Do porodu w Mysłowicach zachęcają dobre warunki i personel.

– Chodzi przede wszystkim o wanny porodowe. Jesteśmy w trakcie zakupu drugiej wanny. Jesteśmy liderem, można powiedzieć, tych technik. Położne są od tego, żeby słuchać i doradzać paniom, jak mają ten uroczysty dzień przeżyć – dodaje Kajetan Gornig.

Nie wszyscy urodzeni w MCZ to mysłowiczanie, ale urodzonych tu czy w innych miastach przybyło przez rok w Mysłowicach i tak prawie tysiąc.

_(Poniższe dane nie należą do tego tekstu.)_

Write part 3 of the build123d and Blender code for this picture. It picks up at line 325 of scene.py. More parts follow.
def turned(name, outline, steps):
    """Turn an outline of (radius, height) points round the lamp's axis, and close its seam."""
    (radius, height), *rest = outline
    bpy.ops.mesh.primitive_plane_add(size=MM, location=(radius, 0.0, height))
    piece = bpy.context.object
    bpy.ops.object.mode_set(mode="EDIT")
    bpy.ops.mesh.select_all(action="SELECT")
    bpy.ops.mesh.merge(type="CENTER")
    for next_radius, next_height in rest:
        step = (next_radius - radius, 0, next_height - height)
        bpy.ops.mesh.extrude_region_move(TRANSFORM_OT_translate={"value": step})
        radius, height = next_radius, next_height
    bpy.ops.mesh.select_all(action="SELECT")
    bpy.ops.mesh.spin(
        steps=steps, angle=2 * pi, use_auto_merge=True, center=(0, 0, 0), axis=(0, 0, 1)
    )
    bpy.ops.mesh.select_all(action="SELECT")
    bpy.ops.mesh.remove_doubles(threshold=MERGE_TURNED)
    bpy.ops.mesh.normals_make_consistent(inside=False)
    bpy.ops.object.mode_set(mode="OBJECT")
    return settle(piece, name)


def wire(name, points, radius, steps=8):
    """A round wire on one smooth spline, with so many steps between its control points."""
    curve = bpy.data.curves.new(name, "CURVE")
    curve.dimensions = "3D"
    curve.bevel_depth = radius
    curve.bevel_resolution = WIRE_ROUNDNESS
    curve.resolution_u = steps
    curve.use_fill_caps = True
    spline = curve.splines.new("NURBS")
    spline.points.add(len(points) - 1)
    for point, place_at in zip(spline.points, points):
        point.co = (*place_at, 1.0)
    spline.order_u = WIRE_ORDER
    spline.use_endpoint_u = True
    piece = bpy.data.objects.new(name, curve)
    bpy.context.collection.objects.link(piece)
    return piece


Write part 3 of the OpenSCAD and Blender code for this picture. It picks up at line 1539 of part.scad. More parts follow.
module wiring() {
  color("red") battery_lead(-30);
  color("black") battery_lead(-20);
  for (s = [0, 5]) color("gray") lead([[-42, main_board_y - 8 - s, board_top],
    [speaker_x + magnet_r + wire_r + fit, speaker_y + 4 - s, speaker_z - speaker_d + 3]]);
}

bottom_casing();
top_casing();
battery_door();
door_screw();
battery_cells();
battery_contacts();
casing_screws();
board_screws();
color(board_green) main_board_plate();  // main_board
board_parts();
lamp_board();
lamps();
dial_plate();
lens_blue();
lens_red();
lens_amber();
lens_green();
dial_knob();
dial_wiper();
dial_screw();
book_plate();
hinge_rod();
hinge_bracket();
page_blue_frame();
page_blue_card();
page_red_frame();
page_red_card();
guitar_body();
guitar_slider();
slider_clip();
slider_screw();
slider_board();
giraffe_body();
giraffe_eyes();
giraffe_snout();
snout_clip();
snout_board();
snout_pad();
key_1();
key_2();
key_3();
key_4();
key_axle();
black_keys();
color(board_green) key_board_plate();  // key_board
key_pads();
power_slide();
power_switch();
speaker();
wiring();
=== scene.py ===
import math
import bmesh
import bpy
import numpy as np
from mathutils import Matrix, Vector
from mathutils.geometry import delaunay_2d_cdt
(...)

– Zarejestrowaliśmy 996 urodzeń. To w porównaniu do 2019 r. jest o 130 urodzeń więcej. Dodam, że wśród nowych dzieci, które się urodziły, ponad połowa, bo 540, to właśnie chłopcy – mówi Danuta Niemiec, zastępca kierownika Urzędu Stanu Cywilnego w Mysłowicach.

Jakie imiona rodzice wybierali najczęściej?

– Dla chłopców rodzice najczęściej wybierali imię Leon. Zostało ono zarejestrowane 28 razy. Dużą popularnością wśród imion cieszyły się również takie imiona, jak Filip, Maksymilian Antoni czy też Jakub. Wśród dziewczynek prym wiodła w tym roku Hanna zarejestrowana 25 razy. Również wiele razy została zarejestrowana Julia, Lena, Laura, Emilia czy też Alicja – wylicza Danuta Niemiec.

Zdarzały się też niepospolite imiona, jak Kasandra, Sofia, Jozue, Aaron, Kasjan, Liam czy Collin. W przypadku niektórych propozycji pracownicy urzędu stanu cywilnego są jednak zmuszeni odmówić.

– Wpłynął jeden wniosek o rejestrację noworodka, dla którego rodzice wybrali jako imię drugie, imię Grunwald. Wysłaliśmy zapytanie do Rady Języka Polskiego, która wystawiła opinię, że Grunwald jest nazwą miejscową. W związku z powyższym nazw miejscowych nie używamy zarówno jako imion pierwszych, czy też imion drugich – dodaje Danuta Niemiec.

Z popularnym czy też bardziej niecodziennym imieniem, dzieciom i ich rodzicom życzymy wszystkiego dobrego w nowym roku.